From March 1942, he and the Zionist Ignacy Schwarzbart were the two Jewish members of the Polish Government-in-Exile in London. Later that year Zygielbojm published a pamphlet, Stop Them Now: German Mass Murder of Jews in Poland, but it gained little attention. In December, after meeting Jan Karski, the Polish underground courier of the records being kept by the clandestine archival group, the Oneg Shabbat within the Warsaw Ghetto, Zygielbojm broadcast on the public broadcaster, the BBC, demanding that action be taken to end “the greatest crime in human history.”
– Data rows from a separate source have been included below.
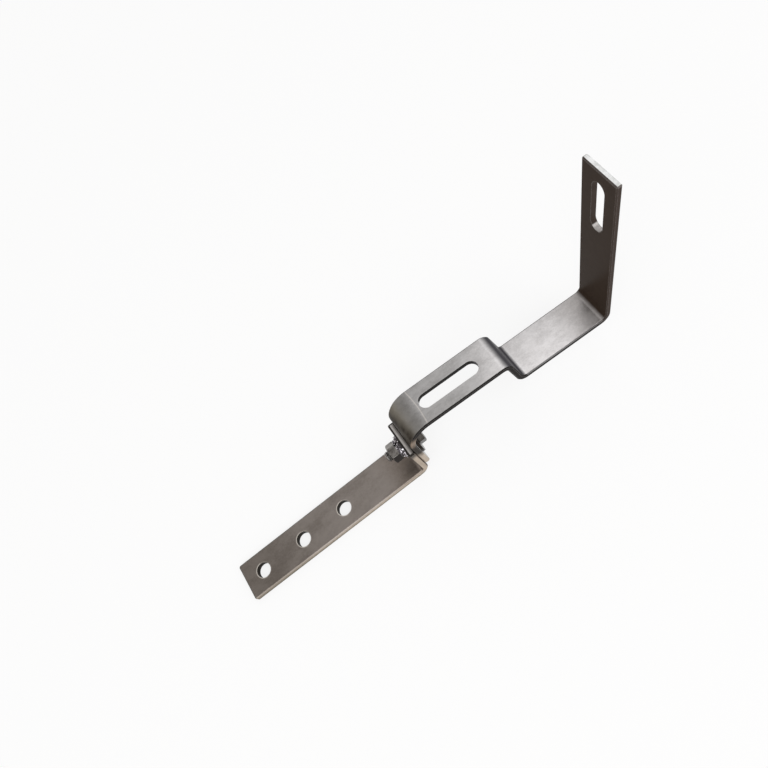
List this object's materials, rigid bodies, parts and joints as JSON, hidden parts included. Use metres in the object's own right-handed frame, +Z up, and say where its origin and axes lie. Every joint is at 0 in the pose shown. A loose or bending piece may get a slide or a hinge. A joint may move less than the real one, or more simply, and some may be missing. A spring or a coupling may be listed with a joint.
{
  "type": "solar roof hook",
  "caption": "Bent steel roof hook: a drilled base strap with an upturned end, bolted to a slotted and stepped arm whose upright leg carries a mounting rail.",
  "frame": {"origin": "centre of the middle screw hole, on the underside of the base strap", "axes": "+X along the hook from the free end of the strap to the upright leg, +Y across the bars, +Z up, away from the rafter"},
  "size_m": [0.34, 0.03, 0.1396],
  "materials": {
    "strap_steel": "matt pickled stainless steel with a warm grey tone",
    "arm_steel": "matt pickled stainless steel",
    "bolt_steel": "bright rolled stainless steel",
    "washer_steel": "bright punched stainless steel",
    "spring_steel": "darker spring steel"
  },
  "bodies": {
    "root": {"base_strap": "strap_steel", "hook_arm": "arm_steel", "clamp_bolt": "bolt_steel", "head_washer": "washer_steel", "nut_washer": "washer_steel", "spring_washer": "spring_steel", "clamp_nut": "bolt_steel"}
  },
  "joints": []
}
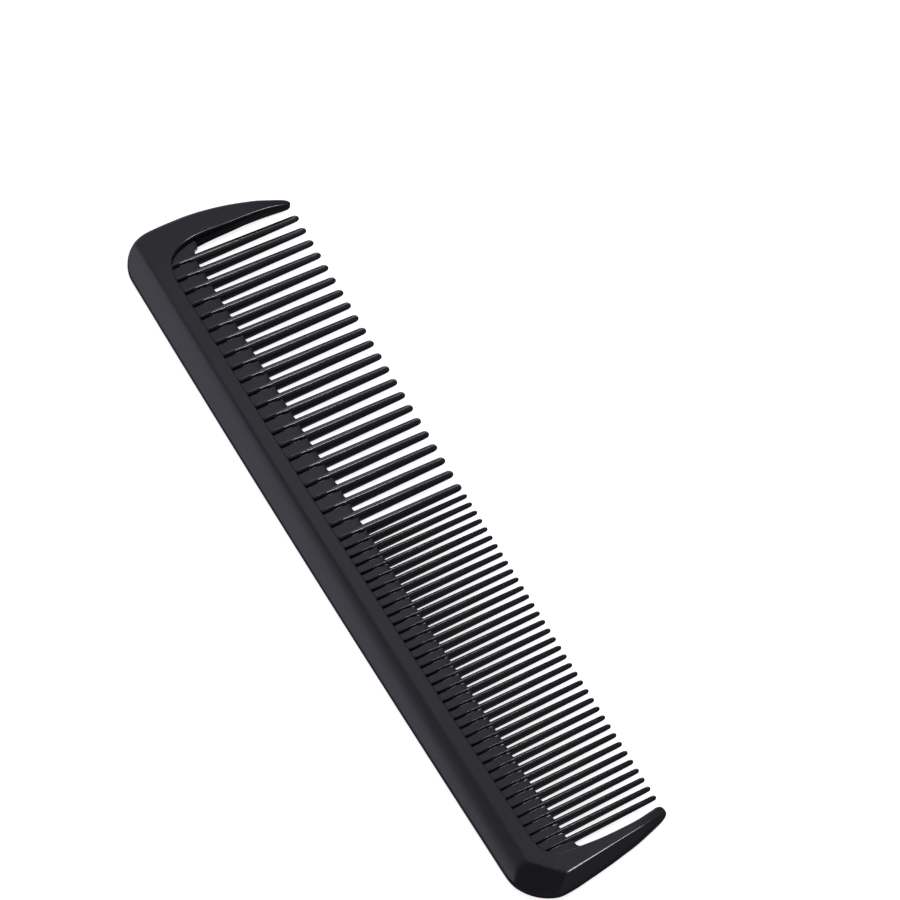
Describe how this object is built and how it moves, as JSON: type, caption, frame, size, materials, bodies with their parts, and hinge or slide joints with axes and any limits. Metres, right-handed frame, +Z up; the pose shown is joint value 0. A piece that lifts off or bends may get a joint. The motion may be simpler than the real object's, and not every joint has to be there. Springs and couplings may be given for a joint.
{
  "type": "hair comb",
  "caption": "Flat dressing comb with a bevelled spine, wide-spaced teeth at one end, fine teeth at the other, and a curved guard at each end.",
  "frame": {"origin": "centre of the footprint, on the face the comb lies on", "axes": "+X along the comb from the wide teeth to the fine teeth, +Y from the spine towards the tooth tips, +Z up out of the face"},
  "size_m": [0.178, 0.0414, 0.0037],
  "materials": {
    "comb_plastic": "near-black charcoal injection-moulded plastic, satin to semi-gloss, smooth"
  },
  "bodies": {
    "root": {"spine": "comb_plastic", "tooth_web": "comb_plastic", "wide_teeth": "comb_plastic", "fine_teeth": "comb_plastic", "wide_end_guard": "comb_plastic", "fine_end_guard": "comb_plastic"}
  },
  "joints": []
}
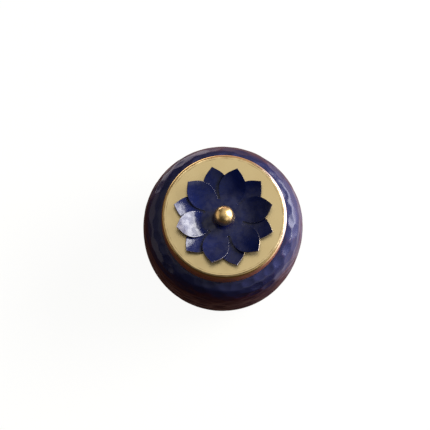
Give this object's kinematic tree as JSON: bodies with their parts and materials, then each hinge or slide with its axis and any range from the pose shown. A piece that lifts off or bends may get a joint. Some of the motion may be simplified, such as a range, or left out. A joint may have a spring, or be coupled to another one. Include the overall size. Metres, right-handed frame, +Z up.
{
  "type": "lidded metal jar",
  "caption": "Squat hammered metal jar in dark blue lacquer with a lift-off brass lid, crowned by a layered lotus flower of sheet-metal petals around a polished ball knob.",
  "frame": {"origin": "centre of the flat underside, on the surface that the jar stands on", "axes": "+Z up along the jar's axis, -Y to the front of the picture, +X to its right"},
  "size_m": [0.1218, 0.1218, 0.1234],
  "materials": {
    "lacquered_copper": "dark blue lacquer over hammered coppery metal, satin gloss",
    "satin_brass": "satin, finely turned",
    "blue_enamel": "glossy dark blue enamel with bare bright edges",
    "polished_brass": "polished, lightly mottled"
  },
  "bodies": {
    "root": {"jar_body": "lacquered_copper", "lid": "satin_brass", "lower_petals": "blue_enamel", "upper_petals": "blue_enamel", "knob": "polished_brass"}
  },
  "joints": []
}
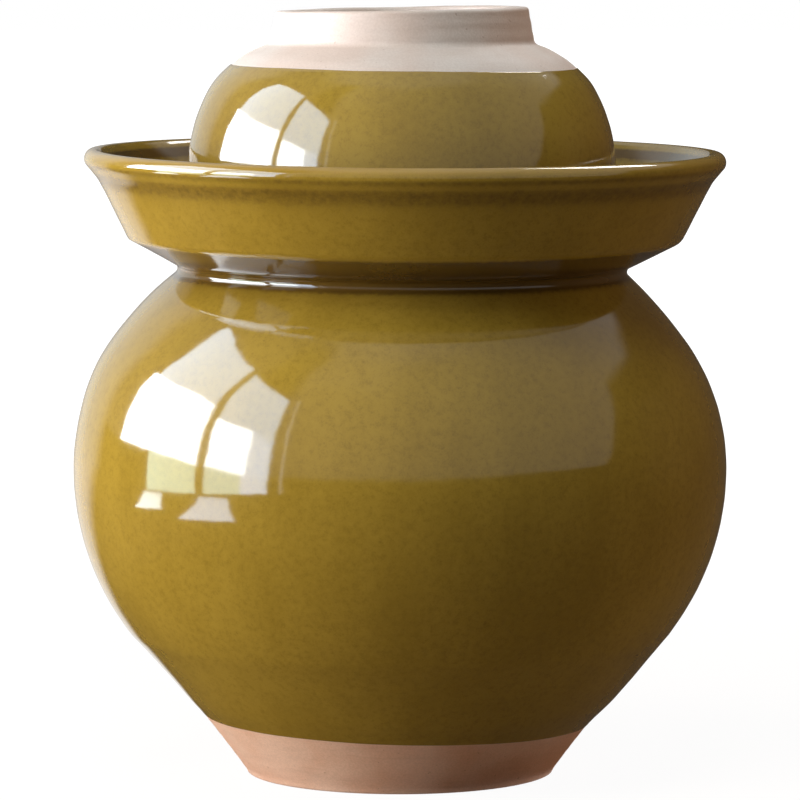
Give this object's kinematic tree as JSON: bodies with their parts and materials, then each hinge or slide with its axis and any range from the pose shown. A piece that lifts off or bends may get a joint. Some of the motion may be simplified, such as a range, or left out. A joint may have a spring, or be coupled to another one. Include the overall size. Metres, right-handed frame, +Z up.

Four months later, on 19 April 1943, the opening of the Bermuda Conference coincided with the beginning of the Warsaw Ghetto Uprising. In early May Zygielbojm, already frustrated at Allied inaction, was informed of the death of his wife and eldest son in the Warsaw Ghetto. On 11 May, he wrote a letter to Polish President Rackiewicz and Prime Minister Wladyslaw Sikorski, criticising the inaction of the Allies and the Polish Government. He then committed suicde. His body was cremated at his request in symbolic protest. Zygielbojm’s surviving son Joseph recovered his from storage at the Golders Green crematorium in London in 1959. After the local Jewish community refused to permit the ashes’ burial, they were brought to the United States and interred in upstate New York in 1961.

Zygielbojm is remembered in a monument in Warsaw and memorial plaques in London and Chelm. The monument in Warsaw quotes his final letter: “I cannot stay silent and I cannot go on living while the remnant of Polish Jewry, whose representative I am, is being murdered.”